Unsurprisingly, security is of the utmost importance within the Bank and this extends to the IT department. Authority lists are in use by the security operations person who looks for conditions such as password breaches and profiles being disabled. Analysis of historical trends can help to easily identify recurring problems or patterns that conflict with security protocol. With a number of packages on the machine, giving operators a restricted view prevents third parties from seeing, and possibly responding incorrectly, to messages that have no relevance to them. For example, in-house developers are restricted to messages from the development machine, thus the chances of unnecessary mistakes being made have been totally eliminated.
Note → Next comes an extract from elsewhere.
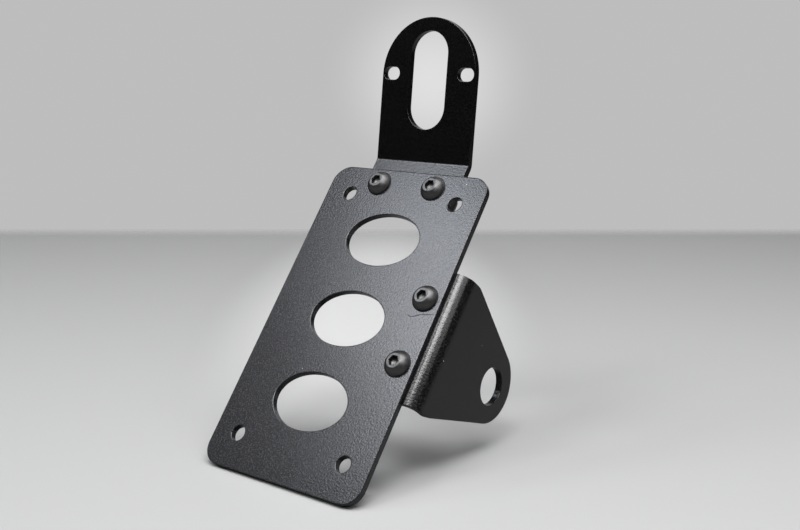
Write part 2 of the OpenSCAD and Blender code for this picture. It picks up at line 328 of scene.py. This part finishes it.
POOL_CENTRE = (0.04, 0.37, 0.0)
POOL_SIZE = (0.135, 0.46, 1.0)
POOL_CORE = 0.25
POOL_GLOW = 0.26
corners = [(-TABLE_HALF, -TABLE_HALF, 0), (TABLE_HALF, -TABLE_HALF, 0),
           (TABLE_HALF, TABLE_BACK, 0), (-TABLE_HALF, TABLE_BACK, 0)]
table_mesh = bpy.data.meshes.new("table_top")
table_mesh.from_pydata(corners, [], [(0, 1, 2, 3)])
table = bpy.data.objects.new("table_top", table_mesh)
table.matrix_world = Matrix.Translation(FOOT) @ Matrix((RIGHT, AWAY, UP)).transposed().to_4x4()
scene.collection.objects.link(table)

table_pale = bpy.data.materials.new("table_pale")
table_pale.use_nodes = True
tree = table_pale.node_tree
shader = tree.nodes["Principled BSDF"]
shader.inputs["Roughness"].default_value = TABLE_ROUGHNESS
shader.inputs["Specular IOR Level"].default_value = TABLE_SHINE
seen = add(tree, "LightPath")
table_tone = add(tree, "Mix", data_type="RGBA")
table_tone.inputs[LOWER_COLOUR].default_value = TABLE_MIRRORED
table_tone.inputs[UPPER_COLOUR].default_value = TABLE_TONE
wire(tree, seen, "Is Camera Ray", table_tone, 0)
wire(tree, table_tone, MIXED_COLOUR, shader, "Base Color")

place = add(tree, "TexCoord")
pool_place = add(tree, "Mapping", vector_type="TEXTURE", Location=POOL_CENTRE, Scale=POOL_SIZE)
wire(tree, place, "Object", pool_place, "Vector")
from_pool = add(tree, "VectorMath", operation="LENGTH")
wire(tree, pool_place, "Vector", from_pool, 0)
pool = ramp(tree, from_pool, "Value", 1.0, POOL_CORE, 0.0, POOL_GLOW, "SMOOTHSTEP")
glow = add(tree, "Math", operation="MULTIPLY")
wire(tree, pool, "Result", glow, 0)
wire(tree, seen, "Is Camera Ray", glow, 1)
shader.inputs["Emission Color"].default_value = (1, 1, 1, 1)
wire(tree, glow, "Value", shader, "Emission Strength")

side = add(tree, "NewGeometry")
spot = add(tree, "SeparateXYZ")
wire(tree, place, "Object", spot, "Vector")
fade = ramp(tree, spot, "Y", TABLE_BACK - TABLE_FADE, TABLE_BACK, 0.0, 1.0)
not_table = add(tree, "Math", operation="MAXIMUM")
wire(tree, side, "Backfacing", not_table, 0)
wire(tree, fade, "Result", not_table, 1)
clear = add(tree, "BsdfTransparent")
surface = add(tree, "MixShader")
wire(tree, not_table, "Value", surface, "Fac")
wire(tree, shader, "BSDF", surface, 1)
wire(tree, clear, "BSDF", surface, 2)
wire(tree, surface, "Shader", tree.nodes["Material Output"], "Surface")
table_mesh.materials.append(table_pale)


# Lights
# Soft boxes before the holder shine in the folded edge and on the screws, a row of them at its
# left shines in the plate, and one above lights mostly the table.
AIM_HEIGHT = 20.0 * MM
PLAIN = (1.0, 1.0, 1.0)
COOL = (0.96, 0.99, 1.06)
COLD = (0.90, 0.98, 1.10)


# The direction is given to the right, up and away from the camera, and the sizes in metres
def soft_box(name, direction, distance, width, height, watts, tint=PLAIN):
    lamp = bpy.data.lights.new(name, "AREA")
    lamp.shape = "RECTANGLE"
    lamp.size, lamp.size_y = width, height
    lamp.energy = watts
    lamp.color = tint
    holder = bpy.data.objects.new(name, lamp)
    holder.rotation_mode = "QUATERNION"
    right, up, away = direction
    toward = (RIGHT * right + UP * up + AWAY * away).normalized()
    holder.location = Vector((FOOT.x, FOOT.y, AIM_HEIGHT)) + toward * distance
    holder.rotation_quaternion = (-toward).to_track_quat("-Z", "Y")
    scene.collection.objects.link(holder)


soft_box("soft_box_front_far", (-0.13, 0.81, -0.57), 1.8, 0.43, 0.43, 11.8)
soft_box("soft_box_front_near", (0.13, 0.74, -0.66), 0.6, 0.14, 0.14, 0.95)
soft_box("soft_box_right", (0.48, 0.60, -0.64), 0.6, 0.30, 0.18, 0.45)
soft_box("soft_box_front_left", (-0.50, 0.79, -0.35), 1.8, 0.50, 0.50, 13.2)
soft_box("soft_box_left_low", (-0.73, 0.67, -0.13), 1.8, 0.43, 0.43, 3.1, COOL)
soft_box("soft_box_left_high", (-0.67, 0.74, 0.0), 1.8, 0.40, 0.40, 3.2, COOL)
soft_box("soft_box_left_near", (-0.57, 0.81, 0.13), 0.6, 0.14, 0.14, 0.15, COLD)
soft_box("soft_box_left_wide", (-0.75, 0.65, 0.07), 1.8, 1.2, 1.2, 1.8)
soft_box("soft_box_above", (0.20, 0.95, -0.18), 1.3, 1.1, 1.0, 23.8)


# Room and wall
# A dim room, so that the black coat stays black, with a pale wall behind the table. The wall
# shows to the camera, and to what mirrors the few directions straight behind the holder. It is
# brightest behind the tail light bracket.
ROOM_TONE = (0.025, 0.025, 0.025, 1)
WALL_TONE = 0.51
HALO_TONE = 0.74
HALO_REACH = 0.10
HALO_AIM = RIGHT * 0.028 - UP * 0.035 + AWAY * 0.999
MIRRORED_WALL = (0.75, 0.9)
world = bpy.data.worlds.new("studio_room")
scene.world = world
world.use_nodes = True
tree = world.node_tree
room = tree.nodes["Background"]
room.inputs["Color"].default_value = ROOM_TONE
gaze = add(tree, "TexCoord")
aside = add(tree, "VectorMath", operation="DISTANCE")
aside.inputs[1].default_value = HALO_AIM
wire(tree, gaze, "Generated", aside, 0)
halo = ramp(tree, aside, "Value", 0.0, HALO_REACH, HALO_TONE, WALL_TONE, "SMOOTHSTEP")
wall = add(tree, "Background")
wire(tree, halo, "Result", wall, "Color")

seen = add(tree, "LightPath")
behind = add(tree, "VectorMath", operation="DOT_PRODUCT")
behind.inputs[1].default_value = AWAY
wire(tree, gaze, "Generated", behind, 0)
near_wall = ramp(tree, behind, "Value", *MIRRORED_WALL, 0.0, 1.0)
mirrored = add(tree, "Math", operation="MULTIPLY")
wire(tree, seen, "Is Glossy Ray", mirrored, 0)
wire(tree, near_wall, "Result", mirrored, 1)
pale_wall = add(tree, "Math", operation="MAXIMUM")
wire(tree, seen, "Is Camera Ray", pale_wall, 0)
wire(tree, mirrored, "Value", pale_wall, 1)
both = add(tree, "MixShader")
wire(tree, pale_wall, "Value", both, "Fac")
wire(tree, room, "Background", both, 1)
wire(tree, wall, "Background", both, 2)
wire(tree, both, "Shader", tree.nodes["World Output"], "Surface")
scene.view_settings.view_transform = "Standard"


# Camera
# The camera stands half a metre before the plate's foot and a little above it, and looks down
# a little on the leaning holder, as in the photograph.
CAMERA_PITCH = math.radians(11.457)
CAMERA_RIGHT = 59.38 * MM
CAMERA_HEIGHT = 210.85 * MM
CAMERA_BACK = 504.66 * MM
lens = bpy.data.cameras.new("camera")
lens.lens = 50.0
lens.sensor_width = 36.0
lens.sensor_fit = "HORIZONTAL"
lens.clip_start = 0.01
camera = bpy.data.objects.new("camera", lens)
scene.collection.objects.link(camera)
camera.rotation_mode = "QUATERNION"
camera.location = FOOT + RIGHT * CAMERA_RIGHT + UP * CAMERA_HEIGHT - AWAY * CAMERA_BACK
look = AWAY * math.cos(CAMERA_PITCH) - UP * math.sin(CAMERA_PITCH)
camera_axes = Matrix((RIGHT, RIGHT.cross(look), -look)).transposed()
camera.rotation_quaternion = camera_axes.to_quaternion()
scene.camera = camera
Messages and Paging a Must

So can we expect the rise and rise of messaging and paging technologies to continue? Steve Goodwin thinks so: “It’s an area that is going to have to develop as we become more and more reliant on resilient, stable systems and the availability of machines 24 hours a day, 7 days a week. If a problem occurs you have to be notified about it – the only way to do that and get away from the expense and limitations of 24 hour operations is through messaging and paging – there has to be a definite place for it.” Products such as QMessage Monitor and QSystem Monitor certainly have a place in their Enterprise Management Systems. Their interface to frameworks such as Tivoli and HP OpenView brings the AS/400 into the multi-platform arena, supported by an ever increasing number of large companies seeking a global view on systems management.

The benefits that come with automation, messaging and monitoring software mark the point of departure away from 24 hour operations. The lights aren’t out but they are being dimmed – in this era, we’d expect nothing less.